In 2008 the total number of full-time equivalent jobs was 126. The number of jobs in the primary sector was 26, all of which were in agriculture. The number of jobs in the secondary sector was 26 of which 3 or (11.5%) were in manufacturing and 23 (88.5%) were in construction. The number of jobs in the tertiary sector was 74. In the tertiary sector; 16 or 21.6% were in wholesale or retail sales or the repair of motor vehicles, 5 or 6.8% were in the movement and storage of goods, 22 or 29.7% were in a hotel or restaurant, 1 was in the information industry, 2 or 2.7% were technical professionals or scientists, 7 or 9.5% were in education.

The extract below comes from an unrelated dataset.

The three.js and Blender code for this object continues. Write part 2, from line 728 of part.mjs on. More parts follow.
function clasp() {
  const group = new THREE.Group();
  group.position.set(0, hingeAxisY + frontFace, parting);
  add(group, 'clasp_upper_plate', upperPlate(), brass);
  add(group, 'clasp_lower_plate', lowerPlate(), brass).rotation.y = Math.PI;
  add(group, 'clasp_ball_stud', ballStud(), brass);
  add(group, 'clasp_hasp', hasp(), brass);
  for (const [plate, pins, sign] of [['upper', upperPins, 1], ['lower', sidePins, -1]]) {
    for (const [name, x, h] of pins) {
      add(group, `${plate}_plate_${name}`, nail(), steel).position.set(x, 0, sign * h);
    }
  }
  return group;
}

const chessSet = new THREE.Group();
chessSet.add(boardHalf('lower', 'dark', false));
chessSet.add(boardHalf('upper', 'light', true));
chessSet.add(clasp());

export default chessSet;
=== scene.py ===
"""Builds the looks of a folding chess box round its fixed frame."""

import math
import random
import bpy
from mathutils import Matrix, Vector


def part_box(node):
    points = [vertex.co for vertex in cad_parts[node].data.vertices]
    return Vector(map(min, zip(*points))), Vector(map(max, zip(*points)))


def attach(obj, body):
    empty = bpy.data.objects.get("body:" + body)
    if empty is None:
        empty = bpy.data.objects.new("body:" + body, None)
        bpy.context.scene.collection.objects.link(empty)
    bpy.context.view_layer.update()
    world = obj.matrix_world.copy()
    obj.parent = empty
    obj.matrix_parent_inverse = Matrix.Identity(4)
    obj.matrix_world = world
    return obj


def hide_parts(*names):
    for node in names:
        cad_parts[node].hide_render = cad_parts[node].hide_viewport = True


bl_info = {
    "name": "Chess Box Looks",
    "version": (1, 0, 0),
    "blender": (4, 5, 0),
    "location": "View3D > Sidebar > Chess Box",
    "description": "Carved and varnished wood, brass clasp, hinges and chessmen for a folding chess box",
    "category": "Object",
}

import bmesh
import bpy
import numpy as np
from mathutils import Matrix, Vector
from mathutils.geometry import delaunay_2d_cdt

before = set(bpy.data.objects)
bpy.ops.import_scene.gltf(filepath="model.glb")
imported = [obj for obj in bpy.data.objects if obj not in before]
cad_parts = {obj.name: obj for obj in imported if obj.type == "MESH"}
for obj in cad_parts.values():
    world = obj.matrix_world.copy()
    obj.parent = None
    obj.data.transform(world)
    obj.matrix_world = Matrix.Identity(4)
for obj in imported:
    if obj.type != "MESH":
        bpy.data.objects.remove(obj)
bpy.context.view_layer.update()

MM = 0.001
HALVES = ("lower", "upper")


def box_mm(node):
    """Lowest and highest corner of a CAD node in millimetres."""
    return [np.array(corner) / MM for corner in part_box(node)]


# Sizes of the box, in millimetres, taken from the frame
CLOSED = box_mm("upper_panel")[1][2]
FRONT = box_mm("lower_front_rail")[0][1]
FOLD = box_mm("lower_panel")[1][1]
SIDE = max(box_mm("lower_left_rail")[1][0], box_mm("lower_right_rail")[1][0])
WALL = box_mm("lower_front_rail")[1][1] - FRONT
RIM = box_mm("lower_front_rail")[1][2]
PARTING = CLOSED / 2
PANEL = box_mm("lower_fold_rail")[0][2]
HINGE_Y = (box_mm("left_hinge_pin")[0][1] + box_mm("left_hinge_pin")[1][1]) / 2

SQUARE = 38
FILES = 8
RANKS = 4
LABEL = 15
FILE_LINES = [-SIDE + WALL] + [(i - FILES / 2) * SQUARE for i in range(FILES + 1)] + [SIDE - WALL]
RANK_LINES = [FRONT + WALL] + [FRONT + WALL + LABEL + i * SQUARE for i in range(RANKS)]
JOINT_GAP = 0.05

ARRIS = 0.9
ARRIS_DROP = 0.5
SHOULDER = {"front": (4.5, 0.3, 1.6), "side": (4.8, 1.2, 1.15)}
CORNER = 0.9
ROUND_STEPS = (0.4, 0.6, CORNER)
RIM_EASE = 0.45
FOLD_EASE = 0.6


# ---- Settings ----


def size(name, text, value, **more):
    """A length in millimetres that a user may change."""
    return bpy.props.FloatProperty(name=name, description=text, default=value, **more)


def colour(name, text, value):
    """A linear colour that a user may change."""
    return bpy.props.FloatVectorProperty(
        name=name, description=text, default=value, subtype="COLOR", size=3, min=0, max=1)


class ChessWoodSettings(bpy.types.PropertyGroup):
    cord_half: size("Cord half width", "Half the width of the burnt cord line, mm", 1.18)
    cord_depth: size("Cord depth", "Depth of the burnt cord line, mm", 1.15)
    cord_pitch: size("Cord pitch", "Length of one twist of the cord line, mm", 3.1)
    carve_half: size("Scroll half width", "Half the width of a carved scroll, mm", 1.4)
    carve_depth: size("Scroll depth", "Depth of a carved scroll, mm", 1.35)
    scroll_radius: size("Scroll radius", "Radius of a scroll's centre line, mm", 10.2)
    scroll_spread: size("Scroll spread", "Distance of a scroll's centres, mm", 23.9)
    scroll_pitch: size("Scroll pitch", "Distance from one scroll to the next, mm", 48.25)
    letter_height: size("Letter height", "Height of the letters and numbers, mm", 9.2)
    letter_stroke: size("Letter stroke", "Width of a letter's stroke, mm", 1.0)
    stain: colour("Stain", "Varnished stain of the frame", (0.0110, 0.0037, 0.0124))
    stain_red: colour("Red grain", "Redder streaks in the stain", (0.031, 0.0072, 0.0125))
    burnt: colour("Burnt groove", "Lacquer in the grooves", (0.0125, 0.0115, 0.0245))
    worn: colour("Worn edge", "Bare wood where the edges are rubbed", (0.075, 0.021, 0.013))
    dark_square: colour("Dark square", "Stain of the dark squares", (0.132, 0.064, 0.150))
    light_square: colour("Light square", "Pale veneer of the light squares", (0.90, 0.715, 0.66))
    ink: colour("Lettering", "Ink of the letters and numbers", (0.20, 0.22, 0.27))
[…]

In 2000, there were 53 workers who commuted into the municipality and 405 workers who commuted away. The municipality is a net exporter of workers, with about 7.6 workers leaving the municipality for every one entering. Of the working population, 15.8% used public transportation to get to work, and 58.8% used a private car.

==Religion==
From the 2000 census, 544 or 57.6% were Roman Catholic, while 234 or 24.8% belonged to the Swiss Reformed Church. Of the rest of the population, there were 10 individuals (or about 1.06% of the population) who belonged to the Christian Catholic Church, and there were 4 individuals (or about 0.42% of the population) who belonged to another Christian church. There were 14 (or about 1.48% of the population) who were Islamic. There was 1 individual who belonged to another church. 132 (or about 13.97% of the population) belonged to no church, are agnostic or atheist, and 6 individuals (or about 0.63% of the population) did not answer the question.

==Education==
In Stüsslingen about 411 or (43.5%) of the population have completed non-mandatory upper secondary education, and 106 or (11.2%) have completed additional higher education (either university or a Fachhochschule). Of the 106 who completed tertiary schooling, 80.2% were Swiss men, 13.2% were Swiss women, 5.7% were non-Swiss men.

As of 2000, there were 20 students in Stüsslingen who came from another municipality, while 81 residents attended schools outside the municipality.